Maybe it’s because the Left defines itself so much these days in terms of what it’s against rather than what it is for. It defines itself in terms of one group against another, a revolutionary struggle. That doesn’t necessarily chime very well with the small ‘c’ conservative majority in the UK. I rather suspect that this majority might well be less of a minority in the music world too, but it keeps its head down – another small ‘c’ conservative trait. I know of one band who are instrument customers of mine where the guitarist was so anti Brexit he openly talked about hating the ‘racist Brexiteers’ who wanted his kind out of the country (he’s been here over 20 years), and emigrating. However, his singer talked with me about how he felt that somehow democracy was no longer working for the average man and was open to all sorts of detailed arguments about how the EU worked and the alternatives to it.

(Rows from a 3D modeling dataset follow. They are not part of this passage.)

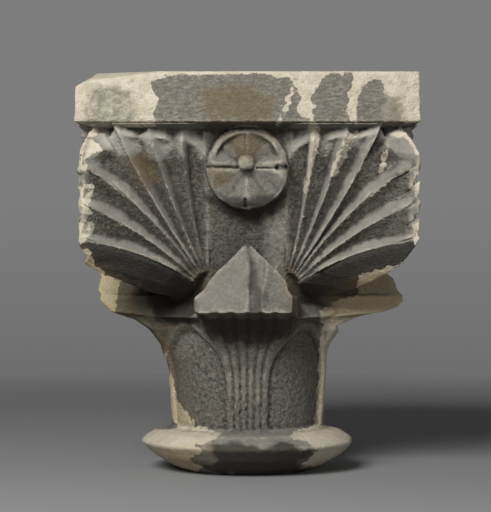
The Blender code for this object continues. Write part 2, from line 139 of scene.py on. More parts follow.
def smooth(low, high, value):
    """Nought below low and one above high, with a soft step between; low may be the higher."""
    t = np.clip((value - low) / (high - low), 0, 1)
    return t * t * (3 - 2 * t)


lattice = np.random.default_rng(11).random((64, 64, 64))


def cloud(points, size):
    """Smooth noise from -1 to 1, with lumps about as wide as size."""
    place = points / size
    cell = np.floor(place).astype(int)
    within = place - cell
    within = within * within * (3 - 2 * within)
    total = 0
    for corner in np.ndindex(2, 2, 2):
        weight = 1
        for axis in range(3):
            weight = weight * (within[:, axis] if corner[axis] else 1 - within[:, axis])
        i, j, k = [(cell[:, axis] + corner[axis]) % 64 for axis in range(3)]
        total = total + weight * lattice[i, j, k]
    return 2 * total - 1


def face_frame(points):
    """The face each point belongs to (0 front, 1 right, 2 back, 3 left), and its u and d."""
    x, y = points[:, 0], points[:, 1]
    face = np.where(np.abs(y) >= np.abs(x), np.where(y < 0, 0, 2), np.where(x > 0, 1, 3))
    u = np.choose(face, [x, y, -x, -y])
    d = np.choose(face, [-y, x, y, -x])
    return face, u, d


def from_line(u, z, line):
    """Distance from a line of points, positive on its right as one goes along it."""
    best = np.full(len(u), 1e9)
    side = np.ones(len(u))
    for (u0, z0), (u1, z1) in zip(line, line[1:]):
        du, dz = u1 - u0, z1 - z0
        along = np.clip(((u - u0) * du + (z - z0) * dz) / (du * du + dz * dz), 0, 1)
        away = np.hypot(u - u0 - along * du, z - z0 - along * dz)
        nearer = away < best
        best = np.where(nearer, away, best)
        side = np.where(nearer, np.sign((u - u0) * dz - (z - z0) * du), side)
    return best * side


def crest_line(crest, steps=14):
    """Points along one crest of a fan, from its foot to its tip."""
    (u0, z0), (u1, z1), bow = crest
    length = math.hypot(u1 - u0, z1 - z0)
    line = []
    for step in range(steps + 1):
        t = step / steps
        swing = bow * 4 * t * (1 - t) / length
        line.append((u0 + (u1 - u0) * t - (z1 - z0) * swing, z0 + (z1 - z0) * t + (u1 - u0) * swing))
    return line


def fan_place(u, z):
    """Which rib a point lies on, its share of the way from crest to crest, and the rib's width."""
    away = [from_line(np.abs(u), z, crest_line(crest)) for crest in CRESTS]
    rib = np.zeros(len(u), int)
    share = np.zeros(len(u))
    width = np.ones(len(u))
    for k in range(1, len(CRESTS)):
        between = (away[k - 1] >= 0) & (away[k] < 0)
        rib = np.where(between, k, rib)
        share = np.where(between, away[k - 1] / (away[k - 1] - away[k] + 1e-6), share)
        width = np.where(between, away[k - 1] - away[k], width)
    return rib, share, width


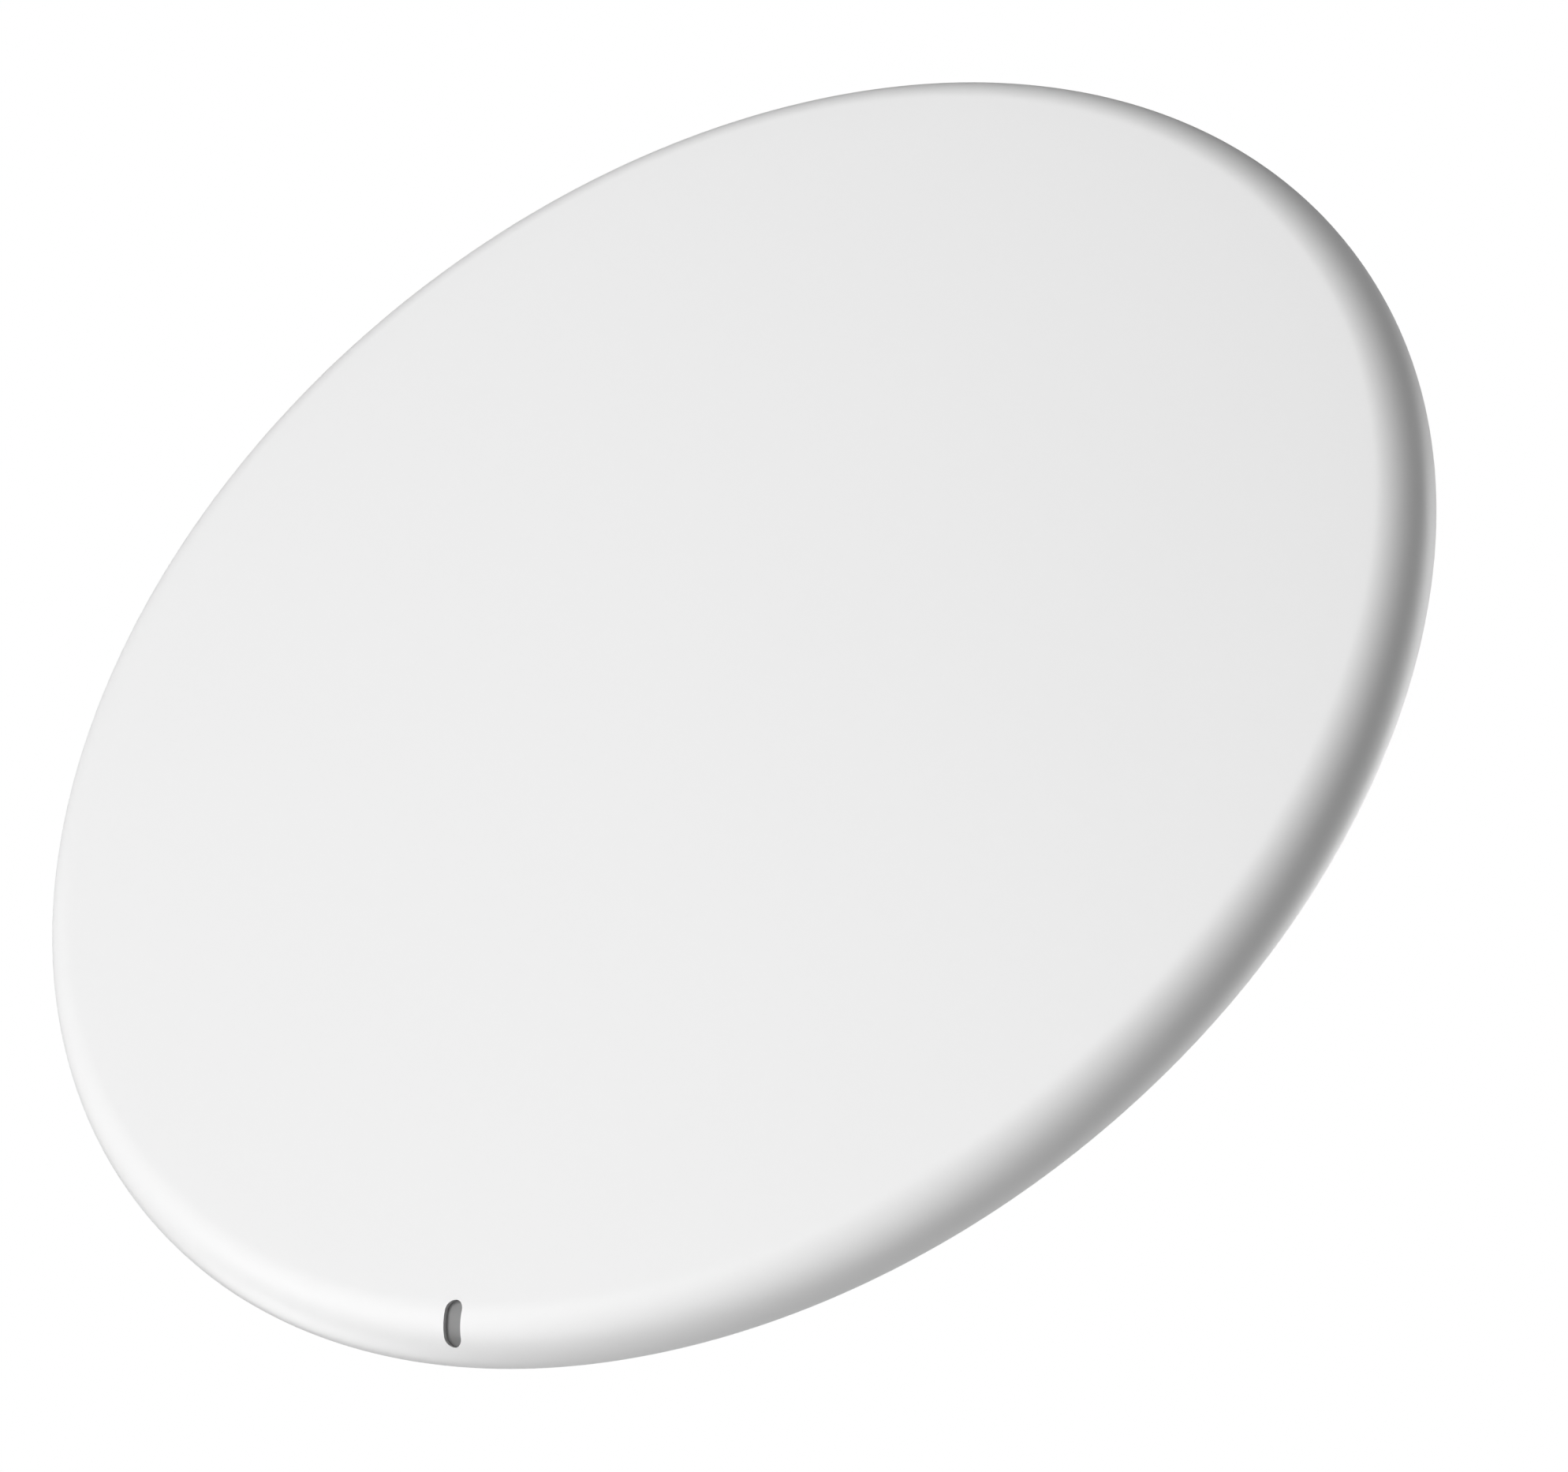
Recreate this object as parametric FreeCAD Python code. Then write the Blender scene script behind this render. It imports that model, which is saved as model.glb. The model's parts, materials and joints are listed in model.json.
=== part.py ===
"""Round ceiling access point: a saucer-shaped casing that twists on to a plate screwed to the ceiling.

Frame: millimetres, +Z up. The origin is the centre of the ceiling plane, where the mounting plate's
back meets the ceiling, so the whole object hangs below Z = 0 and its plain white face looks down.
The status light is on the -Y side and the two keys are on the +Y side.
"""
import FreeCAD, Part
import math
import os

Vec = FreeCAD.Vector
ORIGIN = Vec(0, 0, 0)
ALONG_X = Vec(1, 0, 0)
ALONG_Y = Vec(0, 1, 0)
UP = Vec(0, 0, 1)

# ---------------------------------------------------------------- driving sizes, millimetres
# front cover
cover_diameter = 185.0
overall_height = 31.0
cover_wall = 2.2
shoulder_radius = 5.4        # rounding from the face to the widest point
face_dome_radius = 7500.0    # the face is very slightly crowned
rim_land = 0.6               # short upright wall at the widest point
rim_rib_count = 24
rim_rib_thickness = 1.2
rim_rib_length = 6.0

# mounting plate and the twist lock
plate_radius = 50.0
plate_thickness = 2.0
plate_wall = 2.5             # thickness of the plate's downward wall
plate_depth = 4.6            # depth of that wall below the ceiling
lug_reach = 4.0              # how far the lugs stand out of the plate
lug_thickness = 1.7
lug_count = 4
lug_angle = 26.0
lip_angle = 24.0
lug_play = 0.3               # gap between a lug and the lip that hangs on it
twist_gap = 0.5              # radial gap between the plate and the housing
deck_gap = 1.0               # gap under the plate's wall, down to the cable bay's deck
stop_angle = 2.4             # width of the stop block at the end of each lug
stop_play_angle = 0.5
stop_top_gap = 0.2           # the stop blocks end this far below the housing's back
box_screw_narrow = 60.0      # screw spacing of a round wall box, along X
box_screw_wide = 83.3        # screw spacing of a long wall box, along Y
box_screw_hole = 4.5
box_screw_land = 9.0
plate_rib_count = 12
plate_rib_thickness = 1.2
plate_rib_depth = 1.2

# rear housing
housing_wall = 2.0
ceiling_gap = 1.0            # the housing's back stays this far below the ceiling
back_edge_radius = 2.4
deck_ledge = (2.0, 1.5)      # width and thickness of the ledge that carries the cable bay's deck
deck_play = 0.05             # radial, round that deck
back_land = 0.4              # flat left between a screw well and the rounded back edge
side_run = 26.5              # the flared side leans in by at most this much
side_room = 41.5             # the cover stands out at least this far past the plate's edge
side_bulge = 1.6             # how far the flared side bows out of a straight cone
flange_thickness = 1.4
flange_step = 1.55           # width of the ledge between the rim groove and the flared side
rim_fit = 0.35               # radial gap between the cover's rim and the housing's flange

# detent leaf spring riveted under the plate; its bend drops into a groove of the cable bay's deck
spring_thickness = 0.4
spring_width = 4.0
spring_half_span = 13.0
spring_foot = 4.0            # flat length at each end
spring_inset = 10.0          # from the plate's edge in to the spring's middle
spring_azimuth = 45.0
spring_side_gap = 1.0
detent_depth = 0.6
detent_flat = 2.4            # width of the leaf's lowest, level part
detent_play = 0.12
rivet_radius = 0.8
rivet_head_radius = 1.4
rivet_head_height = 0.6
rivet_depth = 1.2            # how far a rivet goes up into the plate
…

This is why I don’t think that a Corbyn led, hard left party can ever win in the UK. It can only really talk to itself. Britons, or at least a majority of them, want a positive message, and are not prone to revolutions but more evolutions in terms of their social and political thinking. They are also not easily led to radicalism, but rather they expect a calm sense that their government is steering the ship smoothly from election to election. These people, in the wider community as much as in the musical community, just keep their head down and get on with things until the next time their opinion is asked at the ballot box, and they continue to vote for a steady ship. They aren’t going to fight about it, they’ll just put their X in the right box.
So maybe the musical community isn’t quite as left wing as it appears, but is just a microcosm of wider society after all – the most emotive shout the loudest. It’s just that the music industry naturally attracts the emotive, as that’s what music itself is all about.
It’s easier and more emotive to rage against something than argue for an ideal.